This year's Macworld keynote had the potential to be a real stinker – what with über-CEO Steve Jobs sitting things out for health reasons and the company's announcement that this was the last time it would attend the annual trade show. But even with Jobs out, the Cupertino-based company presented software updates and a new laptop that earned squeals from fanboys.
The biggest announcement in the presentation by Apple's Phil Schiller was that the company's iTunes music store would be dropping digital rights management (DRM) from all the songs it sells. Boy Genius Report had one of the first rundowns of the changes.
Also significant on the music side of things is a change in the company's once-simple song pricing scheme. Instead of a flat $.99 fee per song, some older, "bargain bin" songs may now be scooped up for $.69, while other, more in-demand titles will increase to $1.29. The move is a departure from Mr. Jobs' conviction that the iTunes store's success hinged on a simple pricing model.
First, Apple updated iPhoto, its photo organization and editing software. Highlights include facial recognition technology for organizing shots and the ability to synchronize with popular sites such as Flickr and Facebook. Also, they unveiled support for geotagging – the ability to sort and identify photos with GPS information from where the pictures were taken.
iMovie '09 includes a few new tricks, like animated travel maps (think "Indiana Jones") and auto stabilization for shaky video. More impressive features include drag-and-drop editing, which lets you drop a clip between others. The skimming that was introduced in iMovie '08 is still intact, while "Precision Editing" is new. Now you can move audio from one clip onto another. Not exactly the "extract audio" option from iMovie 06, but still slick. They've also added some cute effects like cartoon, x-ray, and aged film as well as sweet dynamic themes.

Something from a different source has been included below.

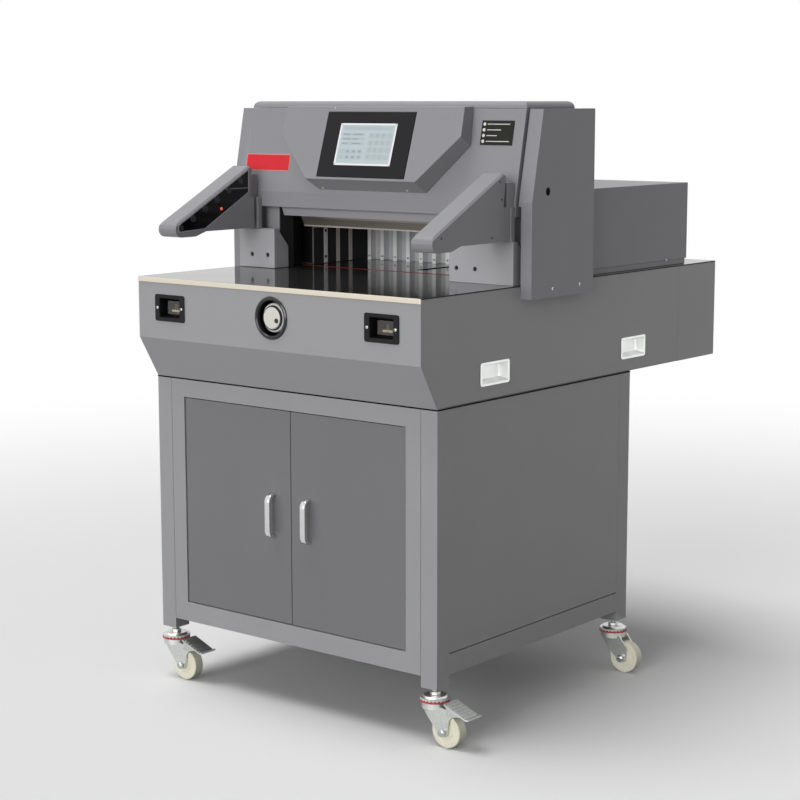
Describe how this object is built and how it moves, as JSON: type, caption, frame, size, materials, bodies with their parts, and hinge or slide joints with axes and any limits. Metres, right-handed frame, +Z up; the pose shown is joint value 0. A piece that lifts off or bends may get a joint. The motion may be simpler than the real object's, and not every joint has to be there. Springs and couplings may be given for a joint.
{
  "type": "programmable paper cutter",
  "caption": "Floor-standing electric guillotine for stacked paper, with a touch screen head, guard arms, polished table and wheeled cabinet.",
  "frame": {"origin": "middle of the bounding box's underside, on the floor below the wheels", "axes": "+X to the operator's right, +Y from the operator's side to the rear, +Z up"},
  "size_m": [0.91, 1.1584, 1.315],
  "materials": {
    "front_paint": "satin",
    "cabinet_paint": "satin",
    "door_paint": "semi-gloss",
    "head_paint": "satin",
    "cast_paint": "painted",
    "black_plastic": "moulded",
    "black_acrylic": "gloss",
    "guide_paint": "gloss",
    "polished_iron": "polished",
    "chrome": "polished",
    "aluminium": "extruded",
    "zinc": "zinc plated",
    "tool_steel": "ground",
    "trim_metal": "brushed",
    "nylon": "moulded",
    "red_plastic": "extruded",
    "ivory_plastic": "moulded",
    "button_lens": "moulded"
  },
  "bodies": {
    "base": {"cabinet_frame": "cabinet_paint", "cabinet_floor": "cabinet_paint", "cabinet_back": "cabinet_paint", "housing_front": "front_paint", "housing_rear": "front_paint", "table_plate": "polished_iron", "front_trim": "trim_metal", "cutting_stick": "red_plastic", "jog_dish": "black_plastic", "machine_frame": "cast_paint", "head_cover": "head_paint", "head_lid": "head_paint", "control_pod": "head_paint", "rear_cover": "front_paint", "drive_unit": "cast_paint", "power_inlet": "black_plastic", "touch_screen": "black_acrylic", "cabinet_side_left": "cabinet_paint", "housing_left": "front_paint", "button_bezel_left": "black_plastic", "side_guide_left": "guide_paint", "pedestal_left": "cast_paint", "tower_cover_left": "head_paint", "guard_arm_left": "head_paint", "sensor_window_left": "black_acrylic", "caster_stem_front_left": "zinc", "caster_stem_rear_left": "zinc", "cabinet_side_right": "cabinet_paint", "housing_right": "front_paint", "button_bezel_right": "black_plastic", "side_guide_right": "guide_paint", "pedestal_right": "cast_paint", "tower_cover_right": "head_paint", "guard_arm_right": "head_paint", "sensor_window_right": "black_acrylic", "caster_stem_front_right": "zinc", "caster_stem_rear_right": "zinc"},
    "cabinet_door_left": {"door_left": "door_paint", "door_pull_left": "chrome"},
    "cut_button_left": {"cut_button_left": "button_lens"},
    "cabinet_door_right": {"door_right": "door_paint", "door_pull_right": "chrome"},
    "cut_button_right": {"cut_button_right": "button_lens"},
    "jog_wheel": {"jog_wheel": "ivory_plastic"},
    "clamp": {"clamp_bar": "tool_steel"},
    "knife": {"knife_carrier": "cast_paint", "knife_blade": "tool_steel"},
    "back_gauge": {"back_gauge": "aluminium"},
    "gauge_screw": {"gauge_screw": "tool_steel"},
    "caster_front_left": {"caster_fork_front_left": "zinc"},
    "wheel_front_left": {"caster_wheel_front_left": "nylon"},
    "pedal_front_left": {"caster_pedal_front_left": "zinc"},
    "caster_front_right": {"caster_fork_front_right": "zinc"},
    "wheel_front_right": {"caster_wheel_front_right": "nylon"},
    "pedal_front_right": {"caster_pedal_front_right": "zinc"},
    "caster_rear_left": {"caster_fork_rear_left": "zinc"},
    "wheel_rear_left": {"caster_wheel_rear_left": "nylon"},
    "caster_rear_right": {"caster_fork_rear_right": "zinc"},
    "wheel_rear_right": {"caster_wheel_rear_right": "nylon"}
  },
  "joints": [
    {"name": "door_left_hinge", "type": "hinge", "parent": "base", "child": "cabinet_door_left", "pos_m": [-0.335, -0.51425, 0.424], "axis": [0, 0, -1], "range_deg": [0, 105]},
    {"name": "door_right_hinge", "type": "hinge", "parent": "base", "child": "cabinet_door_right", "pos_m": [0.281, -0.51425, 0.424], "axis": [0, 0, 1], "range_deg": [0, 105]},
    {"name": "cut_button_left_press", "type": "slide", "parent": "base", "child": "cut_button_left", "axis": [0, 1, 0], "range_m": [0, 0.004], "stiffness_N_per_m": 600, "springref_m": -0.003},
    {"name": "cut_button_right_press", "type": "slide", "parent": "base", "child": "cut_button_right", "axis": [0, 1, 0], "range_m": [0, 0.004], "stiffness_N_per_m": 600, "springref_m": -0.003},
    {"name": "jog_wheel_turn", "type": "hinge", "parent": "base", "child": "jog_wheel", "pos_m": [-0.027, -0.56525, 0.866], "axis": [0, -1, 0], "continuous": true},
    {"name": "clamp_slide", "type": "slide", "parent": "base", "child": "clamp", "axis": [0, 0, -1], "range_m": [0, 0.092]},
    {"name": "knife_slide", "type": "slide", "parent": "base", "child": "knife", "axis": [-0.191, 0, -0.9816], "range_m": [0, 0.0937]},
    {"name": "gauge_slide", "type": "slide", "parent": "base", "child": "back_gauge", "axis": [0, 1, 0], "range_m": [-0.175, 0.31]},
    {"name": "gauge_screw_turn", "type": "hinge", "parent": "base", "child": "gauge_screw", "pos_m": [-0.027, 0.02475, 0.892], "axis": [0, 1, 0], "range_deg": [-11165, 6305]},
    {"name": "caster_front_left_swivel", "type": "hinge", "parent": "base", "child": "caster_front_left", "pos_m": [-0.406, -0.50025, 0.092], "axis": [0, 0, 1], "continuous": true},
    {"name": "wheel_front_left_roll", "type": "hinge", "parent": "caster_front_left", "child": "wheel_front_left", "pos_m": [-0.369, -0.50025, 0.036], "axis": [0, 1, 0], "continuous": true},
    {"name": "pedal_front_left_tip", "type": "hinge", "parent": "caster_front_left", "child": "pedal_front_left", "pos_m": [-0.356, -0.50025, 0.078], "axis": [0, 1, 0], "range_deg": [0, 12]},
    {"name": "caster_front_right_swivel", "type": "hinge", "parent": "base", "child": "caster_front_right", "pos_m": [0.352, -0.50025, 0.092], "axis": [0, 0, 1], "continuous": true},
    {"name": "wheel_front_right_roll", "type": "hinge", "parent": "caster_front_right", "child": "wheel_front_right", "pos_m": [0.389, -0.50025, 0.036], "axis": [0, 1, 0], "continuous": true},
    {"name": "pedal_front_right_tip", "type": "hinge", "parent": "caster_front_right", "child": "pedal_front_right", "pos_m": [0.402, -0.50025, 0.078], "axis": [0, 1, 0], "range_deg": [0, 12]},
    {"name": "caster_rear_left_swivel", "type": "hinge", "parent": "base", "child": "caster_rear_left", "pos_m": [-0.406, 0.17675, 0.092], "axis": [0, 0, 1], "continuous": true},
    {"name": "wheel_rear_left_roll", "type": "hinge", "parent": "caster_rear_left", "child": "wheel_rear_left", "pos_m": [-0.369, 0.17675, 0.036], "axis": [0, 1, 0], "continuous": true},
    {"name": "caster_rear_right_swivel", "type": "hinge", "parent": "base", "child": "caster_rear_right", "pos_m": [0.352, 0.17675, 0.092], "axis": [0, 0, 1], "continuous": true},
    {"name": "wheel_rear_right_roll", "type": "hinge", "parent": "caster_rear_right", "child": "wheel_rear_right", "pos_m": [0.389, 0.17675, 0.036], "axis": [0, 1, 0], "continuous": true}
  ],
  "couplings": [
    {"joint": "gauge_screw_turn", "follows": "gauge_slide", "rad_per_m": -628.32}
  ]
}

Finally, Apple wowed the crowd by introducing video tutorials in its GarageBand audio recording, editing, and production suite. Budding Bonos can sample nine simple lessons for guitar and piano, and progress by downloading one-on-one sessions with stars such as Sting, John Fogerty, Ben Folds, Norah Jones, and Sarah McLachlan for $4.99 apiece.

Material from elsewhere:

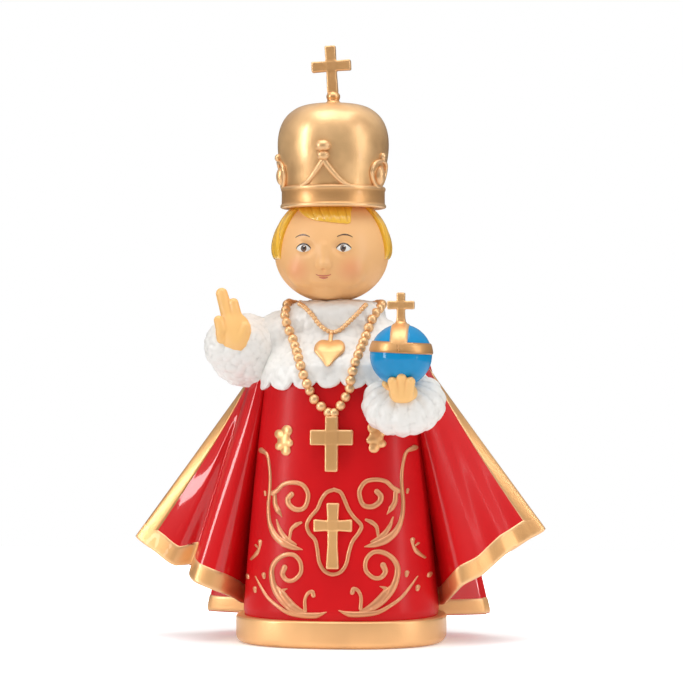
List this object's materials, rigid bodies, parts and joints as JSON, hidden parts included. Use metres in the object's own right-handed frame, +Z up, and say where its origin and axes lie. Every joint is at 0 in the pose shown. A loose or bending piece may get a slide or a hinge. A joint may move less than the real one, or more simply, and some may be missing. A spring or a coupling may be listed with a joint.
{
  "type": "religious figurine",
  "caption": "Painted cast-resin figurine of a crowned child in a bell robe and spread mantle, one hand raised, an orb in the other, on an oval base.",
  "frame": {"origin": "centre of the base's flat underside", "axes": "+Z up through the figure, -Y the way the figure faces, +X to the right as seen from the front"},
  "size_m": [0.103, 0.0533, 0.1485],
  "materials": {
    "red_paint": "varnished",
    "gold_paint": "satin metallic paint",
    "white_paint": "satin",
    "skin_paint": "satin",
    "hair_paint": "satin",
    "blue_paint": "varnished"
  },
  "bodies": {
    "root": {"figurine": "red_paint"}
  },
  "joints": []
}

The iLife '09 suite of applications, which also includes iWeb publishing and iDVD video exporting software, ships with new Macs and will be available by the end of January as a $79 upgrade.

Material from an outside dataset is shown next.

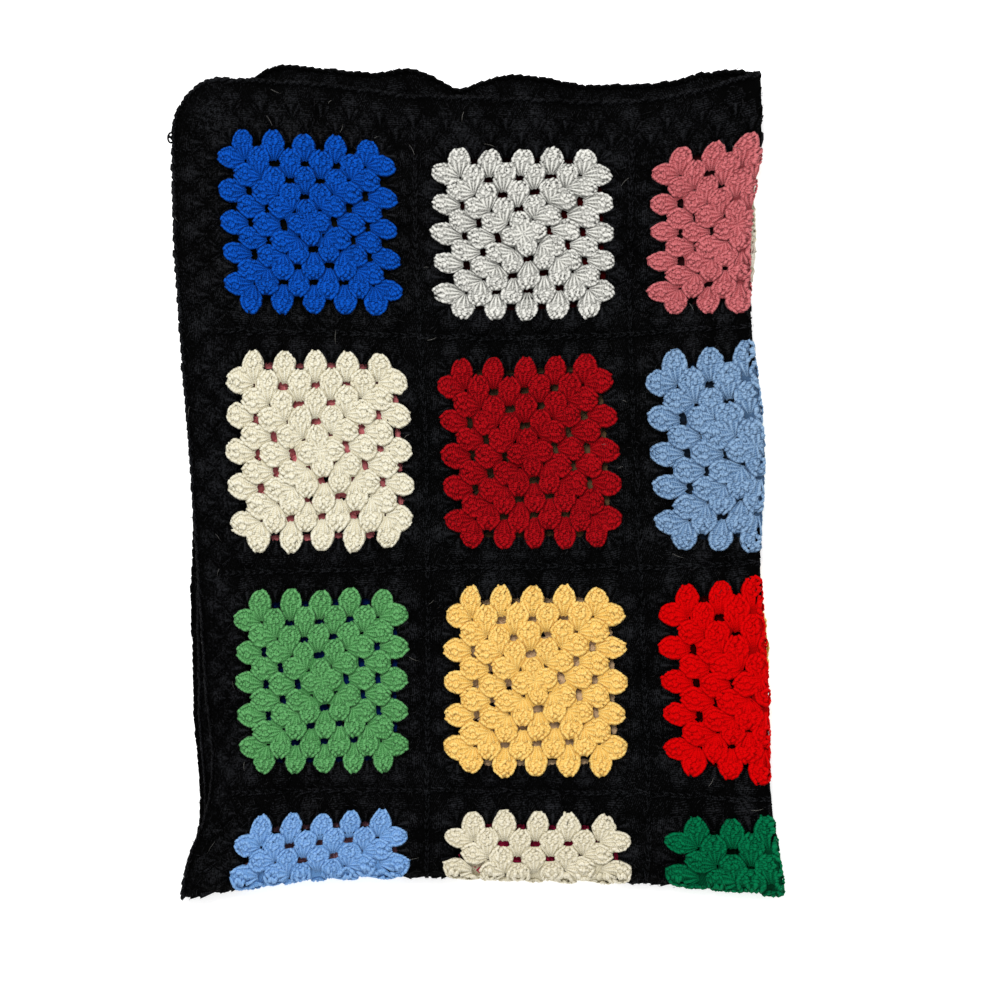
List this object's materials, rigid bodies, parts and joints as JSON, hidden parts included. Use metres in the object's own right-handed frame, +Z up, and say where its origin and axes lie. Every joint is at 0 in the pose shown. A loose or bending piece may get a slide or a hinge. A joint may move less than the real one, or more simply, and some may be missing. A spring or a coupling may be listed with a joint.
{
  "type": "granny square blanket",
  "caption": "Crocheted granny square blanket: bright squares framed in black with a black border, folded in quarters.",
  "frame": {"origin": "under the middle of the folded stack, on the surface it lies on", "axes": "+Z up through the layers, +X across the stack towards the side fold, +Y along the stack away from the bottom fold towards the open top edges"},
  "size_m": [0.4631, 0.629, 0.0237],
  "materials": {
    "black_yarn": "black yarn, matt and slightly fuzzy",
    "royal_blue_yarn": "royal blue yarn",
    "pale_grey_yarn": "pale grey heather yarn",
    "dusty_rose_yarn": "dusty rose yarn",
    "cream_yarn": "cream yarn",
    "dark_red_yarn": "dark red yarn",
    "light_blue_yarn": "light blue yarn",
    "leaf_green_yarn": "leaf green yarn",
    "golden_yellow_yarn": "golden yellow yarn",
    "bright_red_yarn": "bright red yarn",
    "sky_blue_yarn": "sky blue yarn",
    "off_white_yarn": "off-white yarn",
    "emerald_green_yarn": "emerald green yarn, a little fuzzier than the others",
    "raspberry_yarn": "raspberry yarn of a hidden square",
    "tan_yarn": "tan yarn of hidden squares",
    "mauve_yarn": "mauve yarn of hidden squares",
    "olive_yarn": "dark olive yarn of a hidden square"
  },
  "bodies": {
    "root": {"blanket": "black_yarn"}
  },
  "joints": []
}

The flagship of Apple's portable computer line, the 17-inch Macbook Pro, joined its smaller cousins today in making the leap to what the company calls a precision aluminum unibody enclosure that the company claims is both stronger and better for the environment. That move was expected, but what made waves was the announcement that the new workhorse would include a battery that was larger and more efficient, but can no longer be removed by users. Appleinsider has more:
Apple said it uses advanced chemistry, intelligent monitoring of the system and battery, and Adaptive Charging technology to create a revolutionary new notebook battery that delivers up to eight hours of wireless productivity on a single charge and up to 1,000 recharges without adding thickness, weight or cost to the MacBook Pro's design. The longer battery lifespan equals fewer depleted batteries and less waste, which is better for the environment, the company said.
Despite positive reaction from conference attendees, Apple's stock price fell over 3 percent after the presentation, but looked set to recover most of that in afternoon trading.